La questione Russia-Ucraina, oltre che molto pericolosa, è diventata surreale con le diplomazia non in grado di formulare proposte e Capi di Stato che rischiano, con dichiarazioni e minacce, di peggiorare una situazione esplosiva per tutti. Come i cani maschi marcano il loro territorio con l’urina così i leader cercano di marcare nuovi territori politici ed economici con le parole e lo spostamento di soldati, mezzi bellici e persone. In concreto cosa vuole Putin? Che l’Ucraina non entri nella Nato per non avere ai propri confini la presenza, più o meno forte, dell’Occidente e in particolare degli Stati Uniti. E’ un problema di leadership, di potere, ma non solo perché, come sempre, incombe anche l’ombra dello spionaggio, militare ed economico. Putin ha già annesso la Crimea  e rivendica altri territori ucraini dove vivono sia russi che ucraini favorevoli alla Russia e dove, ormai da anni, vi è di fatto una guerra non dichiarata. Molti ucraini vivono in Russia e i due Stati sono legati, tramite i loro cittadini, da odi profondi ma anche da forti rapporti di parentele ed amicizie. Non è certo una novità che il presidente russo cerchi di allargare sempre più il suo raggio di influenza tramite annessioni o stringendo rapporti sempre più stretti con governi a lui vicini. Anche la recente missione in Kazakistan ne è una prova.

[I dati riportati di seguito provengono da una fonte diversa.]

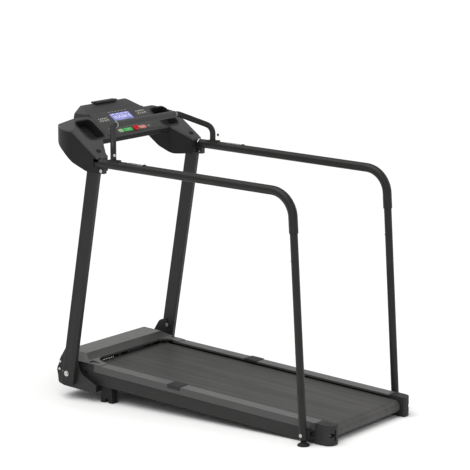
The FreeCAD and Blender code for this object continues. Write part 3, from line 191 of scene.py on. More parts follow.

In un mondo dove gli Stati liberali e democratici stanno perdendo colpi  e un certo benessere ingenera lotte interne tra i partiti, a tutto danno proprio della democrazia, gli Stati totalitari, tramite la gestione diretta di un sistema economico che ha tramutato il libero mercato in un mercato oligarchico, cercano di allargare la loro area di influenza, un esempio per tutti l’espansionismo  cinese in Africa.

Putin vuole siano tolte le sanzioni che gravano sul suo Paese e ha una forte leva perché produce e commercializza quel gas che per l’Europa è vitale, gas che a noi centellina mentre lo offre alla Cina in quantità superiori a quelle stabilite da contratto. E Putin ha, nei giorni scorsi, siglato un nuovo patto di amicizia e collaborazione con il presidente cinese stabilendo aree di pertinenza e strategie. Guardando lontano però Putin potrebbe avere problemi con la Cina, infatti Xi Jinping è al momento il più forte e se Putin dovesse perdere nelle richieste che ha fatto all’Occidente diventerebbe per i cinesi un alleato debole e la Russia dovrebbe guardarsi non solo dagli Stati Uniti e dalla molle Europa. Battaglioni schierati, navi in esercitazione davanti a Kiev, aerei russi che violano lo spazio aereo del Regno Unito, l’organizzazione Wagner presente non solo in Libia ma in vari contesti di guerriglia in Africa, sono alcuni strumenti che Putin usa per consolidare la sua immagine all’interno e rafforzare il suo peso all’esterno. Il presidente russo non retrocederà se non potrà dimostrare di aver portato a casa qualcosa e non credo proprio che la minaccia di nuove sanzioni sia lo strumento idoneo per trovare una via d’uscita.

È il momento di scegliere un compromesso onorevole per tutti, di concedere qualcosa a Putin per avere in cambio la garanzia del rispetto della sovranità dell’Ucraina e di qualunque  altro Paese, non possiamo infatti dimenticare che domani potremmo trovarci ad affrontare anche la minaccia di invasione delle repubbliche baltiche. Al tavolo delle trattative con il presidente russo non bisogna però dimenticare la Cina ed i suoi progetti vicini e lontani, e al mondo occidentale giova tentare in ogni modo che l’alleanza tra Putin e Xi Jinping non  diventi strutturale.

Uno scacchiere complesso che richiede nervi saldi e ampiezza di vedute geopolitiche per il presente ed il futuro, la pace di oggi va garantita e consolidata per garantire la pace anche domani ed è difficile immaginare che lo si possa fare solo scambiandosi reciproche minacce. I negoziatori devono essere ben consapevoli di cosa si può dare e di quanto si deve ottenere in cambio.

E in ogni trattativa bisogna ricordare di non mettere mai l’avversario nella condizione di non potere avere una onorevole possibilità di cambio di rotta.